Mitchell Joachim, a co-founder of Brooklyn’s Terreform ONE (Open Network Ecology), echoes Fletcher’s desire to go beyond simply efficient or sustainable urban solutions. The nonprofit practice creates visionary proposals, propagandalike in their scope and activist intent. Rapid Re(f)use: Waste to Resource City 2120 is a Wall-E–esque plan to rebuild New York City from scratch using millions of tons of trash from the Fresh Kills Landfill. And like the Disney flick, it features robots (here outfitted with 3-D printers) that would sort, process, and reconstitute the junk into new construction material.
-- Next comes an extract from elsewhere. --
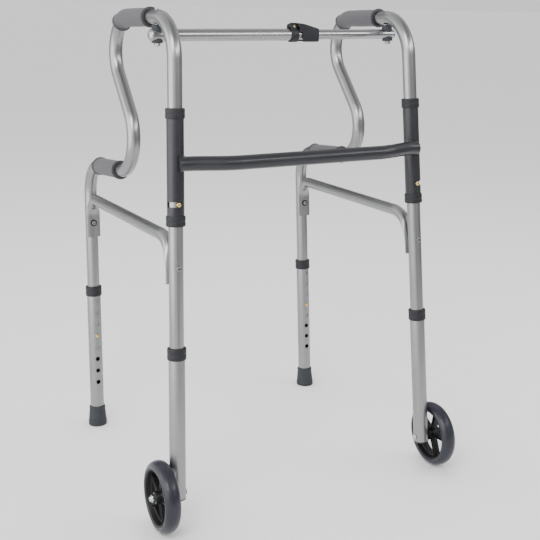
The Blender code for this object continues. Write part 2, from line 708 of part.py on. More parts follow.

CityLAB’s and Interboro’s work falls under “Radical Incrementalism”—a phrase coined by Sherman and Cuff—but Terreform 1’s projects are meant to be provocative on a large scale, a polar extreme from the other practices.

Whether fantasy or audacity, Joachim’s work has gotten attention. In September, Wired magazine named him one of 15 people Obama should listen to. But the new administration should hear all emergent urbanists. CityLAB, Interboro, Fletcher Studio, and Terreform ONE are all activists in their own right, and they are just four of many practices engaging with the city in significant ways. That it takes a crisis to recognize the problem only stresses the importance of radical thinking. “For the first time in a long time, these thinkers might be taken seriously,” stresses SCIFI’s Zellner. “It’s the time where there is the political wherewithal to make changes. Speculation is not just a device for intellectual diversion. It might now actually be useful. It might improve and forestall crises—ecological and economic.” New policy and infrastructure spending (even in light of its inner conflict) present an opportunity to strategically change and revitalize American cities.